Please write out the material that follows, exactly as it stands.

+--

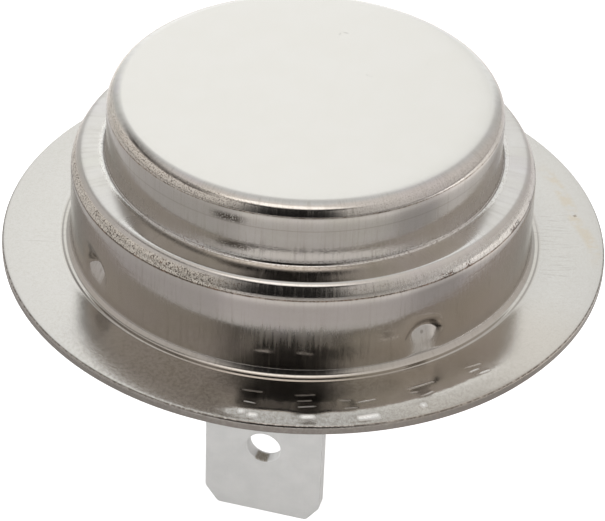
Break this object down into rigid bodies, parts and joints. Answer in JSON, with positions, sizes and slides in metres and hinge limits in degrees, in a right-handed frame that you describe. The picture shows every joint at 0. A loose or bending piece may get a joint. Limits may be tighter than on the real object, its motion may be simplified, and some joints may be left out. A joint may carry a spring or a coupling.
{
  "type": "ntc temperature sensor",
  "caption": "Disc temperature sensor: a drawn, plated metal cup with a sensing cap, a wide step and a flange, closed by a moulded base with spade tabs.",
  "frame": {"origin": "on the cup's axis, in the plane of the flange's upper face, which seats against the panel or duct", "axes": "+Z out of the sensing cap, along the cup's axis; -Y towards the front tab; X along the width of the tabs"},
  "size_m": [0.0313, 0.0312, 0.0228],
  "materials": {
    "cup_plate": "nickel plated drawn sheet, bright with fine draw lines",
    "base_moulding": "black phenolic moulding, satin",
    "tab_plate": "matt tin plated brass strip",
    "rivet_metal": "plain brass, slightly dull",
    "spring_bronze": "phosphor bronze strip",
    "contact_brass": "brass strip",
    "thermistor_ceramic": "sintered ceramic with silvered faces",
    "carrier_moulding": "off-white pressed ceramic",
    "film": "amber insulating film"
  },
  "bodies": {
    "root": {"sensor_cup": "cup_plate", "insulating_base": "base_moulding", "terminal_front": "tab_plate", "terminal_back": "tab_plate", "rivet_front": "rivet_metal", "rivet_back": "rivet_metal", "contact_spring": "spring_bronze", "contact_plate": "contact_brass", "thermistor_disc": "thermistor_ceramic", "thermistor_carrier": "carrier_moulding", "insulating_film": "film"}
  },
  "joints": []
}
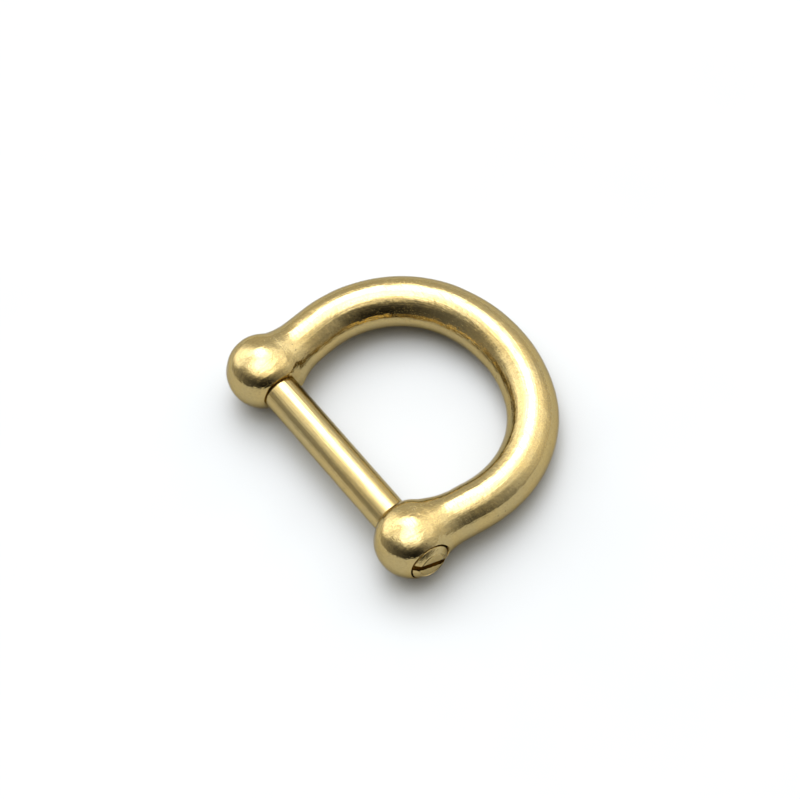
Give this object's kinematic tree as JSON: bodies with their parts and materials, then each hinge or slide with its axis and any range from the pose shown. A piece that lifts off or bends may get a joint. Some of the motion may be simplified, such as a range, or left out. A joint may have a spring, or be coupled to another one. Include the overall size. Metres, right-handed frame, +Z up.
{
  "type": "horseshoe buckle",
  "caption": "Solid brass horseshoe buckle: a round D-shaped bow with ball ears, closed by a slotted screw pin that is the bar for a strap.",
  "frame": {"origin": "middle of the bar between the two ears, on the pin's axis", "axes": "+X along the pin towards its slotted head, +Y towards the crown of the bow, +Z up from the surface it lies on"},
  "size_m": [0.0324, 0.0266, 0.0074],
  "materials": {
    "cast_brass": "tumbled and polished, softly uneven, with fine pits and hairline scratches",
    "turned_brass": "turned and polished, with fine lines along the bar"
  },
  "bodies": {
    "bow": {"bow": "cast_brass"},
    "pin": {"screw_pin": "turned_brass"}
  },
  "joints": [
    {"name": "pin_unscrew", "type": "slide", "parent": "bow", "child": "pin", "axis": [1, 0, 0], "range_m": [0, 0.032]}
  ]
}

+--

■ **REPLY**:
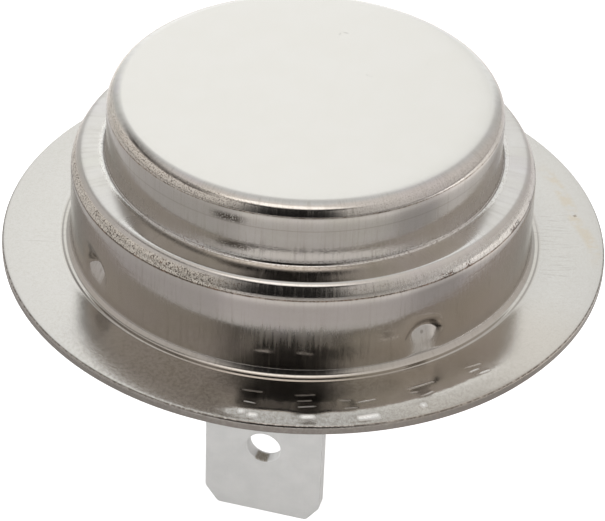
Break this object down into rigid bodies, parts and joints. Answer in JSON, with positions, sizes and slides in metres and hinge limits in degrees, in a right-handed frame that you describe. The picture shows every joint at 0. A loose or bending piece may get a joint. Limits may be tighter than on the real object, its motion may be simplified, and some joints may be left out. A joint may carry a spring or a coupling.
{
  "type": "ntc temperature sensor",
  "caption": "Disc temperature sensor: a drawn, plated metal cup with a sensing cap, a wide step and a flange, closed by a moulded base with spade tabs.",
  "frame": {"origin": "on the cup's axis, in the plane of the flange's upper face, which seats against the panel or duct", "axes": "+Z out of the sensing cap, along the cup's axis; -Y towards the front tab; X along the width of the tabs"},
  "size_m": [0.0313, 0.0312, 0.0228],
  "materials": {
    "cup_plate": "nickel plated drawn sheet, bright with fine draw lines",
    "base_moulding": "black phenolic moulding, satin",
    "tab_plate": "matt tin plated brass strip",
    "rivet_metal": "plain brass, slightly dull",
    "spring_bronze": "phosphor bronze strip",
    "contact_brass": "brass strip",
    "thermistor_ceramic": "sintered ceramic with silvered faces",
    "carrier_moulding": "off-white pressed ceramic",
    "film": "amber insulating film"
  },
  "bodies": {
    "root": {"sensor_cup": "cup_plate", "insulating_base": "base_moulding", "terminal_front": "tab_plate", "terminal_back": "tab_plate", "rivet_front": "rivet_metal", "rivet_back": "rivet_metal", "contact_spring": "spring_bronze", "contact_plate": "contact_brass", "thermistor_disc": "thermistor_ceramic", "thermistor_carrier": "carrier_moulding", "insulating_film": "film"}
  },
  "joints": []
}
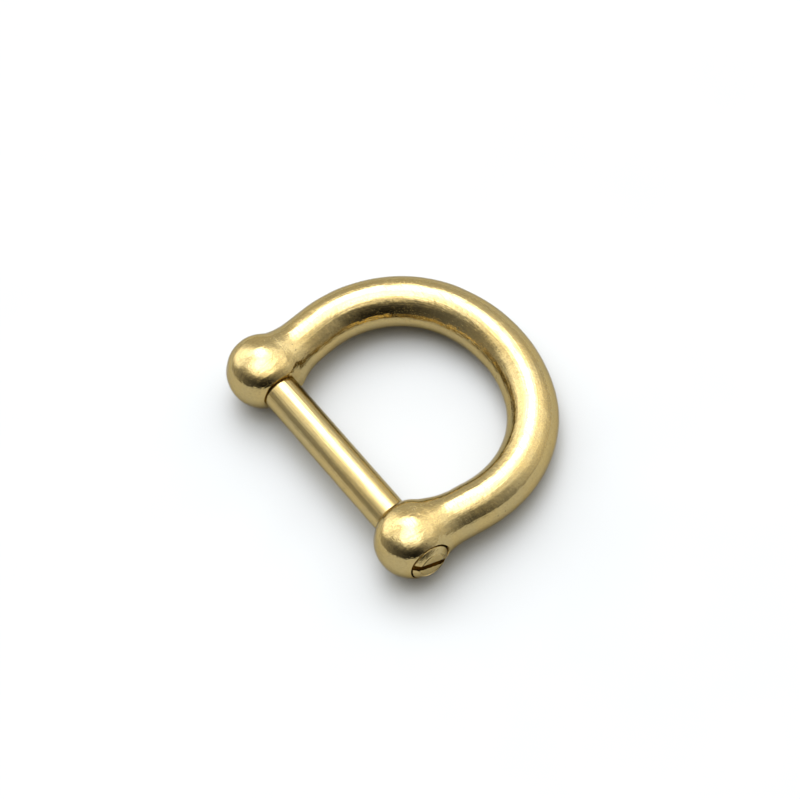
Give this object's kinematic tree as JSON: bodies with their parts and materials, then each hinge or slide with its axis and any range from the pose shown. A piece that lifts off or bends may get a joint. Some of the motion may be simplified, such as a range, or left out. A joint may have a spring, or be coupled to another one. Include the overall size. Metres, right-handed frame, +Z up.
{
  "type": "horseshoe buckle",
  "caption": "Solid brass horseshoe buckle: a round D-shaped bow with ball ears, closed by a slotted screw pin that is the bar for a strap.",
  "frame": {"origin": "middle of the bar between the two ears, on the pin's axis", "axes": "+X along the pin towards its slotted head, +Y towards the crown of the bow, +Z up from the surface it lies on"},
  "size_m": [0.0324, 0.0266, 0.0074],
  "materials": {
    "cast_brass": "tumbled and polished, softly uneven, with fine pits and hairline scratches",
    "turned_brass": "turned and polished, with fine lines along the bar"
  },
  "bodies": {
    "bow": {"bow": "cast_brass"},
    "pin": {"screw_pin": "turned_brass"}
  },
  "joints": [
    {"name": "pin_unscrew", "type": "slide", "parent": "bow", "child": "pin", "axis": [1, 0, 0], "range_m": [0, 0.032]}
  ]
}